***** Available data

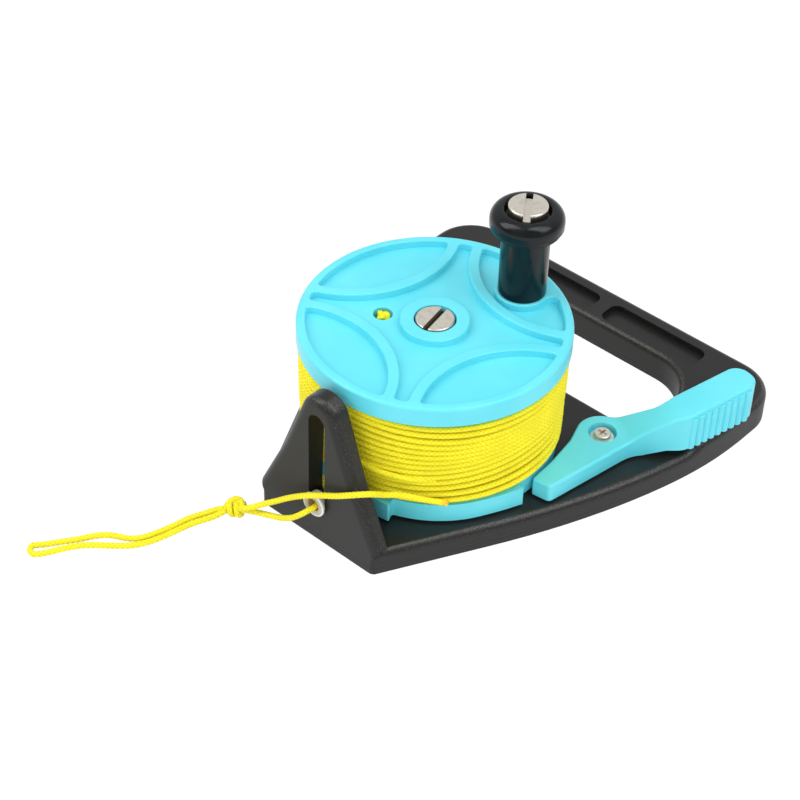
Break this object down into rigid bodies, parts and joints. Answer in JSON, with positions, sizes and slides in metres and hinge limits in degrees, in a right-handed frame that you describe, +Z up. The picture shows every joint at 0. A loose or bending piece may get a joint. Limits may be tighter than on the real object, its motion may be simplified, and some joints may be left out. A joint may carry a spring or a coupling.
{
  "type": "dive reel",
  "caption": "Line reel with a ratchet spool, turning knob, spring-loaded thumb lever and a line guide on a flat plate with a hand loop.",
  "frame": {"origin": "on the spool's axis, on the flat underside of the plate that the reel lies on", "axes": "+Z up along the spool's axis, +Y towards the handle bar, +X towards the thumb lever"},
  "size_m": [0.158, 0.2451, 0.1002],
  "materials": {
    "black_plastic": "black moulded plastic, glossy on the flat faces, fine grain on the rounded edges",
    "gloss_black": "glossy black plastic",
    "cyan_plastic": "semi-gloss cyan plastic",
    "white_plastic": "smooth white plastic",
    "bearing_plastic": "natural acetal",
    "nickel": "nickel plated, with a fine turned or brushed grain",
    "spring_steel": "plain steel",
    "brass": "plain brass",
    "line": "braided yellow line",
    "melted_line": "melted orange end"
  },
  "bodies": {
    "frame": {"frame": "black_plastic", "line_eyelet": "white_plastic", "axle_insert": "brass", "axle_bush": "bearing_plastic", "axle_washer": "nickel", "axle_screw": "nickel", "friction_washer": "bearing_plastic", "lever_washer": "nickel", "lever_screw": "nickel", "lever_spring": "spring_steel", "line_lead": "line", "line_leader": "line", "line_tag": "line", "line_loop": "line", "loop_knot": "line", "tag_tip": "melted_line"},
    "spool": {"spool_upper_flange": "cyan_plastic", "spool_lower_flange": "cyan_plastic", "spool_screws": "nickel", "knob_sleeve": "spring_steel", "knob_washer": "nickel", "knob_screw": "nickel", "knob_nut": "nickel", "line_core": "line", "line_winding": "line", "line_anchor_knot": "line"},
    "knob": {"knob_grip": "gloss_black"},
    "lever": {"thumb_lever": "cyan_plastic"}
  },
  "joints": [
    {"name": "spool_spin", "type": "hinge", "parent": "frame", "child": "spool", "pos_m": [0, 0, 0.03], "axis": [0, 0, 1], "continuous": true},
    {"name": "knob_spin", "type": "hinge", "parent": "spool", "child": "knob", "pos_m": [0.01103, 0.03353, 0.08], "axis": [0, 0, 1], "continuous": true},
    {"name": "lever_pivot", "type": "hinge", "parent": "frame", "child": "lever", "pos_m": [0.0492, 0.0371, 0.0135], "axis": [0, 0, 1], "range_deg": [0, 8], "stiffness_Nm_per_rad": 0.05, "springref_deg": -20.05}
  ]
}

**********

What to do
Repeat the material above in full, keeping every word.

Complete answer
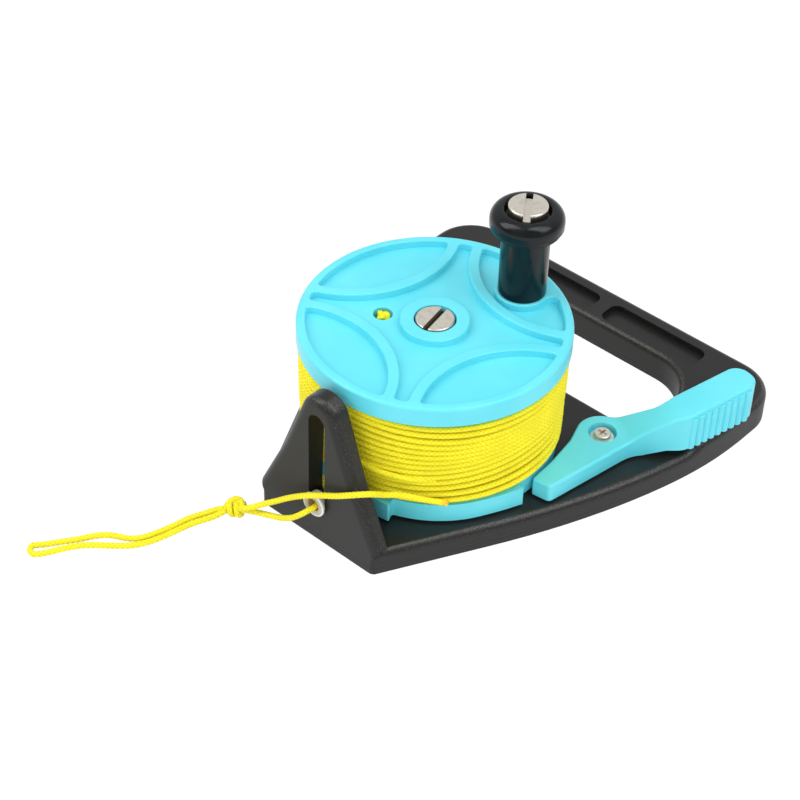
Break this object down into rigid bodies, parts and joints. Answer in JSON, with positions, sizes and slides in metres and hinge limits in degrees, in a right-handed frame that you describe, +Z up. The picture shows every joint at 0. A loose or bending piece may get a joint. Limits may be tighter than on the real object, its motion may be simplified, and some joints may be left out. A joint may carry a spring or a coupling.
{
  "type": "dive reel",
  "caption": "Line reel with a ratchet spool, turning knob, spring-loaded thumb lever and a line guide on a flat plate with a hand loop.",
  "frame": {"origin": "on the spool's axis, on the flat underside of the plate that the reel lies on", "axes": "+Z up along the spool's axis, +Y towards the handle bar, +X towards the thumb lever"},
  "size_m": [0.158, 0.2451, 0.1002],
  "materials": {
    "black_plastic": "black moulded plastic, glossy on the flat faces, fine grain on the rounded edges",
    "gloss_black": "glossy black plastic",
    "cyan_plastic": "semi-gloss cyan plastic",
    "white_plastic": "smooth white plastic",
    "bearing_plastic": "natural acetal",
    "nickel": "nickel plated, with a fine turned or brushed grain",
    "spring_steel": "plain steel",
    "brass": "plain brass",
    "line": "braided yellow line",
    "melted_line": "melted orange end"
  },
  "bodies": {
    "frame": {"frame": "black_plastic", "line_eyelet": "white_plastic", "axle_insert": "brass", "axle_bush": "bearing_plastic", "axle_washer": "nickel", "axle_screw": "nickel", "friction_washer": "bearing_plastic", "lever_washer": "nickel", "lever_screw": "nickel", "lever_spring": "spring_steel", "line_lead": "line", "line_leader": "line", "line_tag": "line", "line_loop": "line", "loop_knot": "line", "tag_tip": "melted_line"},
    "spool": {"spool_upper_flange": "cyan_plastic", "spool_lower_flange": "cyan_plastic", "spool_screws": "nickel", "knob_sleeve": "spring_steel", "knob_washer": "nickel", "knob_screw": "nickel", "knob_nut": "nickel", "line_core": "line", "line_winding": "line", "line_anchor_knot": "line"},
    "knob": {"knob_grip": "gloss_black"},
    "lever": {"thumb_lever": "cyan_plastic"}
  },
  "joints": [
    {"name": "spool_spin", "type": "hinge", "parent": "frame", "child": "spool", "pos_m": [0, 0, 0.03], "axis": [0, 0, 1], "continuous": true},
    {"name": "knob_spin", "type": "hinge", "parent": "spool", "child": "knob", "pos_m": [0.01103, 0.03353, 0.08], "axis": [0, 0, 1], "continuous": true},
    {"name": "lever_pivot", "type": "hinge", "parent": "frame", "child": "lever", "pos_m": [0.0492, 0.0371, 0.0135], "axis": [0, 0, 1], "range_deg": [0, 8], "stiffness_Nm_per_rad": 0.05, "springref_deg": -20.05}
  ]
}